As I wrote in my last post, my family was hit with a tremendous blow a few weeks ago. Finding out that my mom had a brain tumor, followed by brain surgery, followed by a cancer diagnosis…all in a week. The first day, this verse came to me, “When the enemy comes in like a flood, the Spirit of the LORD will lift up a standard against him.” (Isaiah 59:19b)
And that’s how this whole thing felt to me, like a flood. An overwhelming flood.
Thankfully, the Holy Spirit did raise His standard against the enemy.
And the way he did it was by helping me recall some awesome preaching I’d heard from my pastor, Jeff Perry, at St. Louis Family Church. Pastor Jeff had preached on the Old Testament story of David at Ziklag (1 Samuel 30) for quite some time last year (I think).
Anyway, the story goes like this: David and his warrior-men returned to Ziklag, where their families and possessions were. But the enemy had come and burned all their dwellings and stolen their families and possessions. The men were so distraught that they cried until they had no more tears. David was right with them in their sorrow. Then the men began to turn on him, blaming him for this great misfortune and even talking of stoning David. But David strengthened himself in the Lord.

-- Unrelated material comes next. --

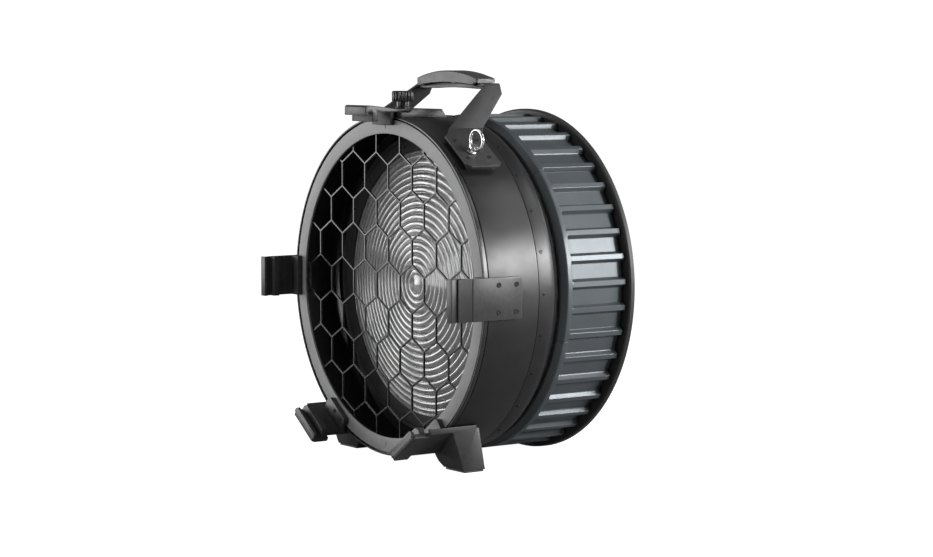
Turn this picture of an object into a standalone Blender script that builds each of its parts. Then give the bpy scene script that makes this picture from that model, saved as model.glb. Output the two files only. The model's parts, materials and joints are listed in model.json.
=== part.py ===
"""Fresnel spotlight lens head, 14 inch class, as an assembly of separate parts.

Row frame: metres, +Z up, the light leaves towards -Y.  The origin is the centre of the footprint.
Lengths below are in millimetres.  They are written in the drum frame: x to the right seen from the front,
y backwards from the front face of the bezel, z upwards from the optical axis.
"""

import math

import bmesh
import bpy
from mathutils import Matrix, Vector

MM = 0.001

# Where the drum frame sits in the row frame.
AXIS_HEIGHT = 231.5
FRONT_Y = -95.7

# Play left between two parts that touch.
GAP = 0.35

# Facets round a full turn.
OUTER_FACETS = 60
INNER_FACETS = 40

# Front of the drum.
BEZEL_INNER_R = 201.0
BEZEL_OUTER_R = 220.4
BEZEL_THICK = 2.6
RIM_R = 224.6
RIM_LIP_Y = -0.8
RIM_REAR_Y = 5.4
SHELF_INNER_R = 209.0
WALL = 3.0
SEAM_Y = 84.0
SHOULDER_Y = 118.0
REAR_HOUSING_R = 224.2

# Wire guard.
HEX_SIDE = 32.0
GUARD_BAR = 2.6
GUARD_FRONT_Y = 2.95
GUARD_REAR_Y = 5.4
GUARD_R = 208.5
GUARD_HOLE_R = 203.0

# Lens and its carrier.
LENS_R = 179.5
LENS_CENTRE_Y = 47.5
LENS_DOME = 17.5
LENS_THICK = 6.0
LENS_EDGE_Y = LENS_CENTRE_Y + LENS_DOME
CARRIER_R = 200.5
CARRIER_BORE_R = 176.5
ARM_THICK = 3.3
ARM_WIDTH = 26.0
ARM_END_Y = 145.0

# Focus drive: straight guide slots, helical cam slots, followers.
FOLLOWER_ANGLES = (90.0, 210.0, 330.0)
FOLLOWER_D = 8.0
FOLLOWER_Y = 133.0
SLOT_WIDTH = 10.0
TRAVEL = 68.0
FOCUS_TURN = 90.0
GUIDE_TUBE_R = (203.4, 207.0)
CAM_SLEEVE_R = (208.7, 212.5)
CAM_SLEEVE_Y = (119.8, 213.6)

# Focus ring grip, six equal segments of seven ribs.
SEGMENTS = 6
RIBS = 7
SEGMENT_START = 43.9
RIB_START = 1.8
RIB_PITCH = 360.0 / (SEGMENTS * RIBS)
RIB_HALF_BASE = 1.6
RIB_HALF_TOP = 0.8
GRIP_INNER_R = 212.9
GRIP_GROOVE_R = 219.2
GRIP_TAIL_R = 215.6
GRIP_TOP_R = 225.0
GRIP_FRONT_Y = 124.3
GRIP_REAR_Y = 225.4

# Rear flange and mount.
FLANGE_R = 231.5
FLANGE_FRONT_Y = 226.6
HUB_R = 212.2
FLANGE_REAR_Y = 235.5
MOUNT_REAR_Y = 246.0
MOUNT_R = 112.0
MOUNT_BORE_R = 92.0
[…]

Then he went on to put on the ephod and seek the Lord for direction on what to do about this terrible tragedy. The Lord told him to go after the enemy and he would succeed. David did what the Lord told him, and he recovered everything the enemy had taken. Plus, he got a bonus: the plunder from the Lord’s enemies.
You can see why remembering this sermon and this Bible story helped me in my time of distress. I was exhausted. I was disheartened. I was weak. I was scared.
But I remembered that I should put on the garment of praise and strengthen myself in the Lord.
So I did. Every morning, I’d drag myself out of bed. Often the tears would begin flowing as I was waking up. But I’d get in the shower. And as my tears mingled with the warm streams of water, I’d sing to the Lord. Every day a new song would come to my remembrance.
And I would sing:
“I am the Lord your healer…”
“This is the day that the Lord has made and I will rejoice in it”
“I love you, Lord, and I lift my voice, to worship you, oh my soul, rejoice”
Sometimes my voice would break. It was hard to sing praises when I felt so downtrodden, so attacked. I understood the meaning of the sacrifice of praise.
But the longer I sang, the stronger my voice became. Strength infused my body. By the time I got out, I knew that I had followed in the path of David. I had found the strength that I needed in the Lord.
An awesome follow-up to this story is that now my mom is daily strengthening herself in the Lord. I know she is finding Jesus to be just as incredible as I have.